Aquí, Jan, Willem y todos los que participan en el intercambio financiero especulativo lo que hacen es apostar, prendándose de una fantasía ilusoria. La metáfora directa son las historias de amor, de Sophia y Jan o de María y Willem, que reflejan también el intento por escapar confiando en la promesa y la ilusión de burlar al orden establecido. Abandonar, en el primer caso, un matrimonio de conveniencia; en el segundo, alcanzar la felicidad obstaculizada por las circunstancias sociales.
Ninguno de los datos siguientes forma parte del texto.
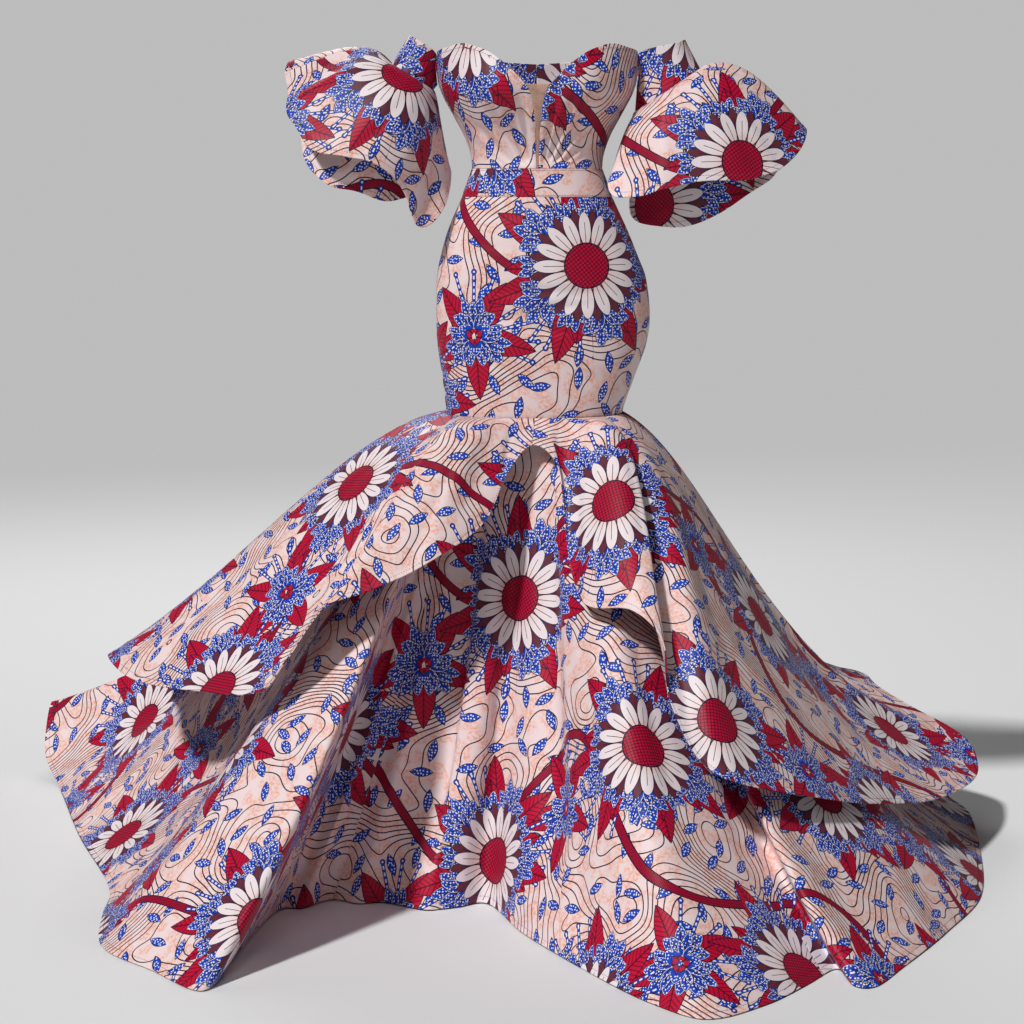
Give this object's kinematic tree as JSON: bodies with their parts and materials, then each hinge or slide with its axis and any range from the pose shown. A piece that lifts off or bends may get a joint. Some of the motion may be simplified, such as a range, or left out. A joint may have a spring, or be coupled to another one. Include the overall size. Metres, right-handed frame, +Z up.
{
  "type": "off-the-shoulder mermaid gown",
  "caption": "Printed off-the-shoulder gown with a sweetheart neck, tiered bell sleeves, fitted skirt and a sweeping tiered flounce with a train, in its worn shape.",
  "frame": {"origin": "middle of the waist, level with the seam over the waistband", "axes": "+Z up as worn, -Y is the way the front faces, +X towards the wearer's left arm"},
  "size_m": [1.7346, 1.8538, 1.3759],
  "materials": {
    "wax_print": "printed cotton satin, floral and line print in crimson, blue and navy on a blush ground",
    "nude_net": "fine even net",
    "zip_tape": "woven zip tape with a nylon coil",
    "zip_metal": "satin"
  },
  "bodies": {
    "gown": {"bodice_front_right": "wax_print", "bodice_back_right": "wax_print", "bodice_front_left": "wax_print", "bodice_back_left": "wax_print", "bodice_net_insert": "nude_net", "waistband_front": "wax_print", "waistband_back_left": "wax_print", "waistband_back_right": "wax_print", "skirt_front": "wax_print", "skirt_back_left": "wax_print", "skirt_back_right": "wax_print", "upper_flounce_front_left": "wax_print", "upper_flounce_side_left": "wax_print", "upper_flounce_back_left": "wax_print", "upper_flounce_back_right": "wax_print", "upper_flounce_side_right": "wax_print", "upper_flounce_front_right": "wax_print", "lower_flounce_front": "wax_print", "lower_flounce_front_left": "wax_print", "lower_flounce_side_left": "wax_print", "lower_flounce_back_left": "wax_print", "lower_flounce_train_left": "wax_print", "lower_flounce_train_right": "wax_print", "lower_flounce_back_right": "wax_print", "lower_flounce_side_right": "wax_print", "lower_flounce_front_right": "wax_print", "sleeve_right_band": "wax_print", "sleeve_right_upper_front": "wax_print", "sleeve_right_upper_back": "wax_print", "sleeve_right_lower_front": "wax_print", "sleeve_right_lower_back": "wax_print", "sleeve_left_band": "wax_print", "sleeve_left_upper_front": "wax_print", "sleeve_left_upper_back": "wax_print", "sleeve_left_lower_front": "wax_print", "sleeve_left_lower_back": "wax_print", "zip_coil": "zip_tape", "zip_slider": "zip_metal"},
    "pull": {"zip_pull": "zip_metal"}
  },
  "joints": [
    {"name": "zip_pull_hinge", "type": "hinge", "parent": "gown", "child": "pull", "pos_m": [0, 0.10535, 0.16], "axis": [1, 0, 0], "range_deg": [0, 150]}
  ]
}
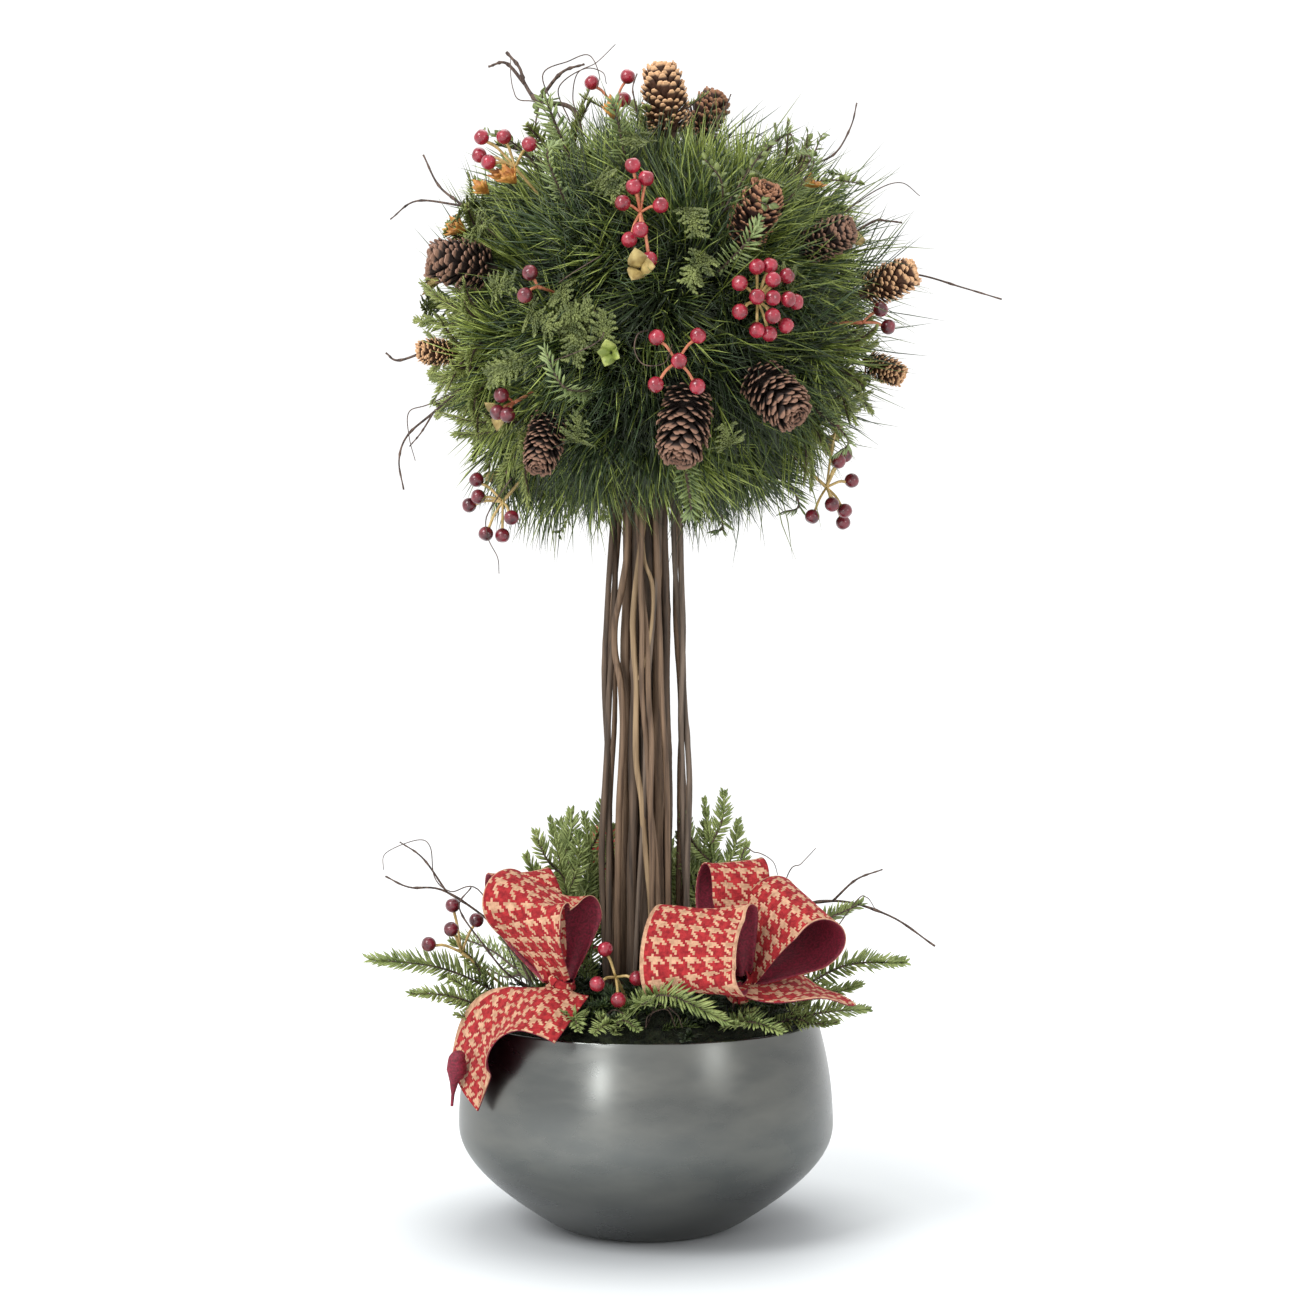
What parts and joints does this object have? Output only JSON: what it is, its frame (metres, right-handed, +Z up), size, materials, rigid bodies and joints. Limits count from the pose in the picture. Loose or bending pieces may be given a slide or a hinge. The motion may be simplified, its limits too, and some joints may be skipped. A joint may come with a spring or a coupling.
{
  "type": "artificial pine ball topiary in a metal bowl",
  "caption": "Round ball of artificial pine, cones and berries on a trunk of bundled vine stems, in a round pewter-coloured bowl trimmed with fir sprigs and ribbon bows.",
  "frame": {"origin": "centre of the bowl's flat underside, where it stands", "axes": "+Z up along the bowl's axis, the front with its two bows faces -Y, +X to the right as seen from the front"},
  "size_m": [0.4403, 0.3357, 0.8171],
  "materials": {
    "pot_metal": "satin pewter-grey metal, lightly mottled, with a soft sheen",
    "moss": "moss and dark foam, matte",
    "vine_bark": "grey-brown vine bark, dry, finely grooved along the stem",
    "pine_needles": "artificial pine needles, dark to yellow green, faint plastic sheen",
    "fir_needles": "artificial fir needles, light yellow green, paler below",
    "cone_scales": "woody cone scales, dark brown with golden tips, matte",
    "berry_skin": "glossy red berries on yellow and orange stalks",
    "twig_bark": "thin dark brown twigs, matte",
    "ribbon_cloth": "burlap-weave ribbon printed in red and cream houndstooth, burgundy velvet on its back"
  },
  "bodies": {
    "root": {"berries_back_left": "berry_skin", "berries_back_right": "berry_skin", "berries_base_front": "berry_skin", "berries_base_left": "berry_skin", "berries_crown": "berry_skin", "berries_left": "berry_skin", "berries_low_left": "berry_skin", "berries_low_right": "berry_skin", "berries_right": "berry_skin", "berries_star": "berry_skin", "berries_top_left": "berry_skin", "berries_umbel": "berry_skin", "bow_back": "ribbon_cloth", "bow_left": "ribbon_cloth", "bow_right": "ribbon_cloth", "cone_01": "cone_scales", "cone_02": "cone_scales", "cone_03": "cone_scales", "cone_04": "cone_scales", "cone_05": "cone_scales", "cone_06": "cone_scales", "cone_07": "cone_scales", "cone_08": "cone_scales", "cone_09": "cone_scales", "cone_10": "cone_scales", "cone_11": "cone_scales", "cone_12": "cone_scales", "cone_13": "cone_scales", "cone_14": "cone_scales", "fir_back": "fir_needles", "fir_back_left": "fir_needles", "fir_back_right": "fir_needles", "fir_back_upright": "fir_needles", "fir_front_arch": "fir_needles", "fir_front_left": "fir_needles", "fir_front_right": "fir_needles", "fir_left": "fir_needles", "fir_left_low": "fir_needles", "fir_left_upright": "fir_needles", "fir_right": "fir_needles", "fir_right_high": "fir_needles", "fir_right_low": "fir_needles", "fir_right_upright": "fir_needles", "loose_stem_1": "vine_bark", "loose_stem_2": "vine_bark", "loose_stem_3": "vine_bark", "loose_stem_4": "vine_bark", "loose_stem_5": "vine_bark", "pine_ball": "pine_needles", "pot": "pot_metal", "pot_filling": "moss", "stem_bundle": "vine_bark", "twig_base_left": "twig_bark", "twig_base_right": "twig_bark", "twig_bud": "twig_bark", "twig_fork": "twig_bark", "twig_gnarled": "twig_bark", "twig_reaching": "twig_bark", "twig_tendril": "twig_bark", "twig_upright": "twig_bark"}
  },
  "joints": []
}
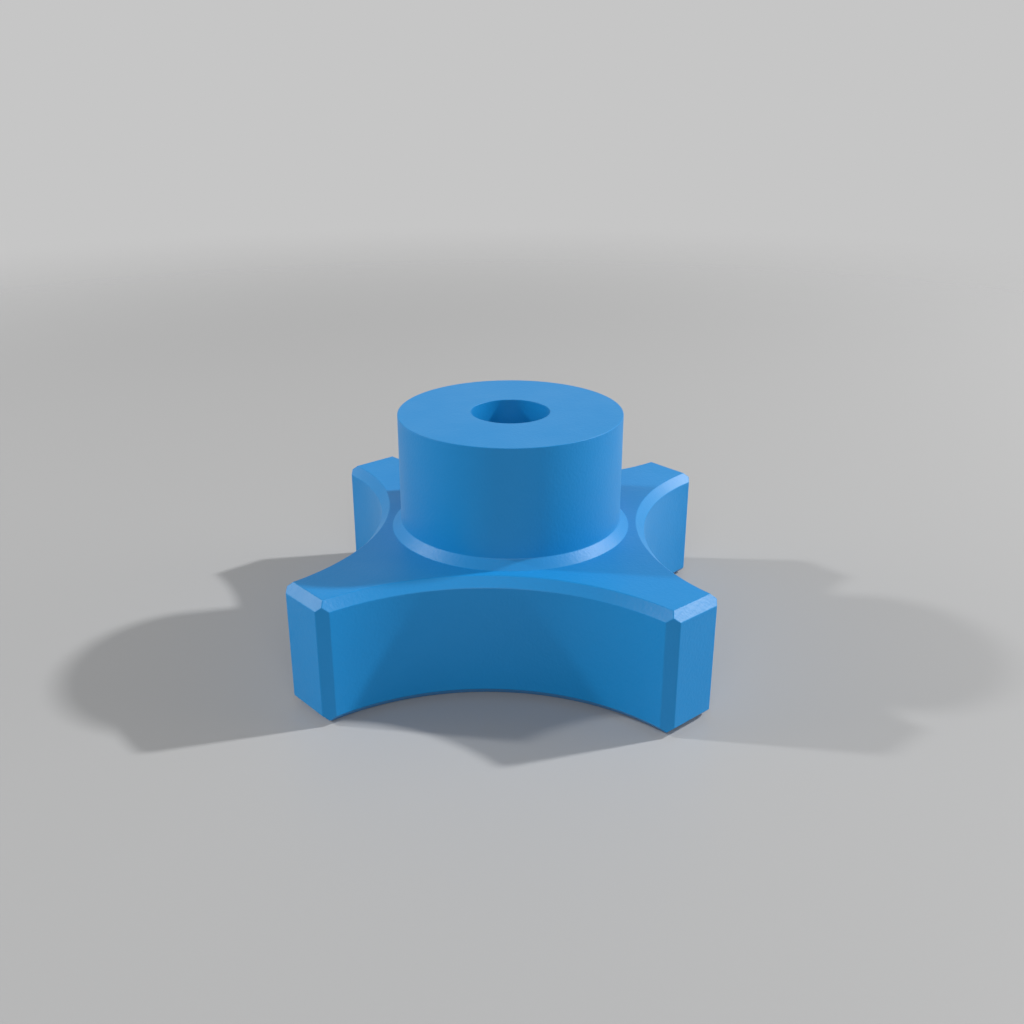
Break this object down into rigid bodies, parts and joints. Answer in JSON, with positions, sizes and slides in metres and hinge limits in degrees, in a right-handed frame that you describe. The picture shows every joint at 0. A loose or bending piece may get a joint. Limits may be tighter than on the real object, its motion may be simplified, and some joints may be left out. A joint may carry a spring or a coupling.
{
  "type": "mower deck knob",
  "caption": "One-piece plastic hand knob with square-ended arms, round finger hollows between them, a cylindrical hub and a plain through bore.",
  "frame": {"origin": "centre of the palm face, on the knob's axis, at the bottom of the part as it stands", "axes": "+Z along the knob's axis from the palm face towards the hub's open end; the arms lie along +X, -X, +Y and -Y"},
  "size_m": [0.0572, 0.0572, 0.0277],
  "materials": {
    "blue_plastic": "satin"
  },
  "bodies": {
    "root": {"knob": "blue_plastic"}
  },
  "joints": []
}
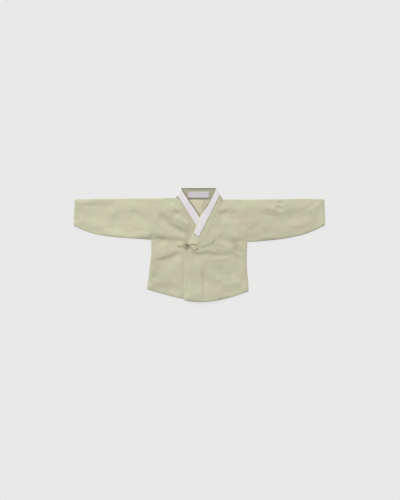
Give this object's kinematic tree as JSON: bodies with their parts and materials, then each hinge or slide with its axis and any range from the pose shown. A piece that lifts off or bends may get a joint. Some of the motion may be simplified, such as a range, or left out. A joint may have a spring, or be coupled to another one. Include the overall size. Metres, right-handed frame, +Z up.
{
  "type": "korean hanbok jacket (jeogori)",
  "caption": "Child's short korean jacket laid flat, with straight shoulders, curved sleeves, lapped fronts, collar band, white strip and a knotted cord button.",
  "frame": {"origin": "centre of the jacket's plan box, on the surface that it lies on", "axes": "+X along the sleeves towards the wearer's left cuff, +Y from the hem to the collar, +Z up from the surface"},
  "size_m": [0.72, 0.3291, 0.0168],
  "materials": {
    "silk": "pale celadon silk with a soft satin sheen and a faint woven flower",
    "strip": "crisp matt white cloth",
    "lining": "cream lining cloth, soft sheen",
    "label": "white woven satin tape, bare",
    "cord": "rolled silk cord in the jacket's green"
  },
  "bodies": {
    "root": {"back_right": "silk", "back_left": "silk", "back_lining": "lining", "front_inner": "silk", "seop_inner": "silk", "front_outer": "silk", "seop_outer": "silk", "sleeve_right": "silk", "sleeve_left": "silk", "collar": "silk", "collar_strip": "strip", "label": "label", "knot_button": "cord", "button_loop": "cord", "button_tail": "cord"}
  },
  "joints": []
}
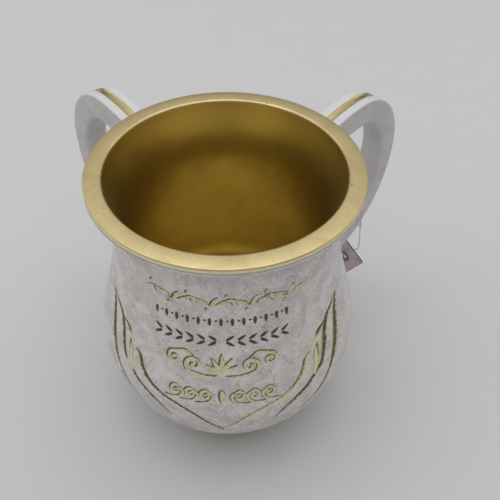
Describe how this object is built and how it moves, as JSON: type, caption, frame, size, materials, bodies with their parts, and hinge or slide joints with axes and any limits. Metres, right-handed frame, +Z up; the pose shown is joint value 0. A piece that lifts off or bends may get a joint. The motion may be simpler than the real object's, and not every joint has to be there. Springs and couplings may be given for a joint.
{
  "type": "ritual hand-washing cup",
  "caption": "Ritual hand-washing cup: cast body with engraved open hands, spun metal liner with flanged rim, flat ear handles with gilt channels, gilt foot, hanging card tag.",
  "frame": {"origin": "centre of the underside of the base pad, on the axis of the cup", "axes": "+Z up along the cup's axis, the engraved front faces -Y, +X to the right seen from the front"},
  "size_m": [0.148, 0.1341, 0.125],
  "materials": {
    "cast_white": "satin",
    "spun_gold": "satin",
    "gilt": "satin",
    "felt": "matte",
    "card": "matte",
    "steel": "satin",
    "nylon": "gloss"
  },
  "bodies": {
    "cup": {"cup_body": "cast_white", "cup_liner": "spun_gold", "foot_ring": "gilt", "base_pad": "felt", "right_handle": "cast_white", "left_handle": "cast_white"},
    "tag": {"tag_card": "card", "tag_eyelet": "steel", "tag_loop": "nylon"}
  },
  "joints": [
    {"name": "tag_swing", "type": "hinge", "parent": "cup", "child": "tag", "pos_m": [0.05621, 0.06242, 0.0612], "axis": [0.7431, -0.6691, 0], "range_deg": [-25, 60]}
  ]
}
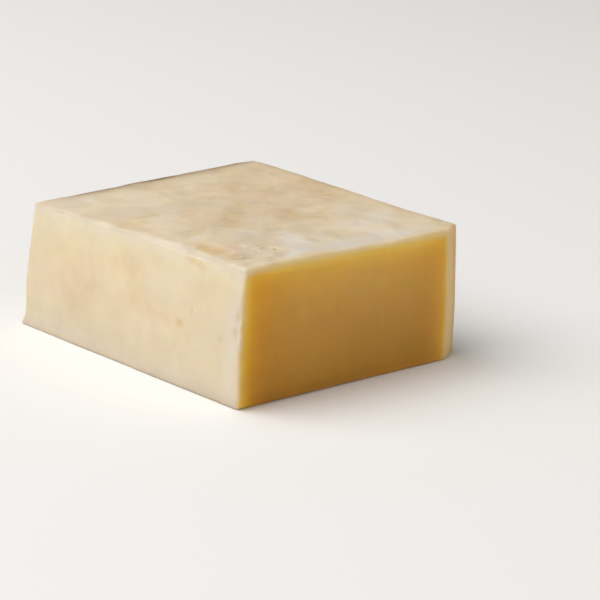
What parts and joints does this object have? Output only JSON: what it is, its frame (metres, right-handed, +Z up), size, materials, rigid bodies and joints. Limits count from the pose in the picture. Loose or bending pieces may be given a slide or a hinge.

La pregunta que esto plantea es si felicidad y prosperidad dependen del dinero, por asociación, de la posición social y la estabilidad económica, o si estas parejas pueden encontrar satisfacción en sus vidas sin los lujos a los que aspiran o independientemente de ellos. Es casi como si encontrar amor fuera lo mismo que apostar a la venta de tulipanes, esperando siempre más, hasta el día en que toda la expectativa se derrumba y desaparece. ¿Importa más su amor o el deseo materialista que se impone en la realidad que les rodea? ¿Dónde queda la ética cuando el individuo cede a los excesos, tanto propios como del conjunto social?

Si hay una lección práctica que se puede desprender de la burbuja financiera especulativa al transportarla a la realidad más rutinaria, es cómo ese juego especulativo entre la incertidumbre, el anhelo, la esperanza y las promesas, empuja a tomar decisiones arriesgadas, a apostar sin tener la certeza de que se puede ganar, a desear tanto la riqueza que se pierde de vista que igual se puede perder todo. 

Cualquier burbuja, tanto financiera como metafórica, crece y crece hasta que el contenido, en este caso los precios sobre-valuados explotan; entonces muchos de aquellos que tenían y acumulaban bienes, dinero o ganancia (porque muchas veces no es ni tangible ni visible) terminan sin nada, al menos sin nada que ahora tenga valor. Se trata de un espejismo que, curiosamente, a pesar de las engañosas apariencias continúa alimentando al sistema económico de la propiedad privada y la libertad de comercio, donde ganar, tener, poseer y acumular, continúan siendo una prioridad. Y el amor, desde luego, no se adquiere con abundancia de bienes materiales sino, acaso, se aparenta.